Learning to Solve PDEs on Neural Shape Representations
Lilian Welschinger, Yilin Liu, Zican Wang, Niloy Mitra
TL;DR
This work introduces a mesh-free, neural PDE solver that directly operates in neural shape domains to solve surface PDEs such as the heat and Poisson equations. The core idea is a lightweight, geometry-conditioned neural update operator that learns the narrow-band extension around a surface, enabling grid-to-grid updates without meshing or per-instance optimization. Trained once on a single exemplar, the operator generalizes across unseen shapes, topologies, and modalities, maintaining differentiability and robustness across representations like SNS, SDFs, point clouds, and splatting.
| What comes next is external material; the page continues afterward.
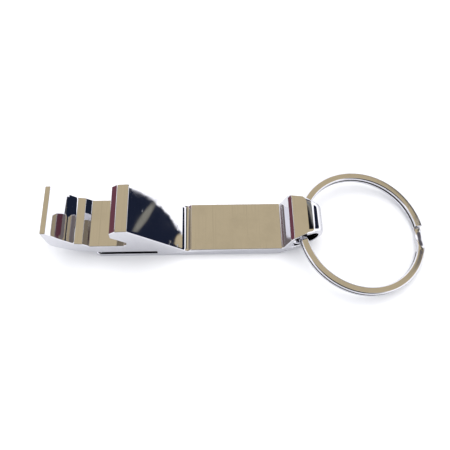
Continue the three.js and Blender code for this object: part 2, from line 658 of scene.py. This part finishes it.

Empirically, the method achieves competitive accuracy with zero meshing overhead, offers stability under remeshing, and provides an end-to-end neural PDE layer that complements classical solvers for broad geometric modeling tasks on neural shapes. This bridges neural representations and PDE-based shape analysis, enabling end-to-end training pipelines for editing, reconstruction, and analysis that leverage surface PDE priors in a neural context.
Abstract
Solving partial differential equations (PDEs) on shapes underpins many shape analysis and engineering tasks; yet, prevailing PDE solvers operate on polygonal/triangle meshes while modern 3D assets increasingly live as neural representations. This mismatch leaves no suitable method to solve surface PDEs directly within the neural domain, forcing explicit mesh extraction or per-instance residual training, preventing end-to-end workflows. We present a novel, mesh-free formulation that learns a local update operator conditioned on neural (local) shape attributes, enabling surface PDEs to be solved directly where the (neural) data lives. The operator integrates naturally with prevalent neural surface representations, is trained once on a single representative shape, and generalizes across shape and topology variations, enabling accurate, fast inference without explicit meshing or per-instance optimization while preserving differentiability. Across analytic benchmarks (heat equation and Poisson solve on sphere) and real neural assets across different representations, our method slightly outperforms CPM while remaining reasonably close to FEM, and, to our knowledge, delivers the first end-to-end pipeline that solves surface PDEs on both neural and classical surface representations. Code will be released on acceptance.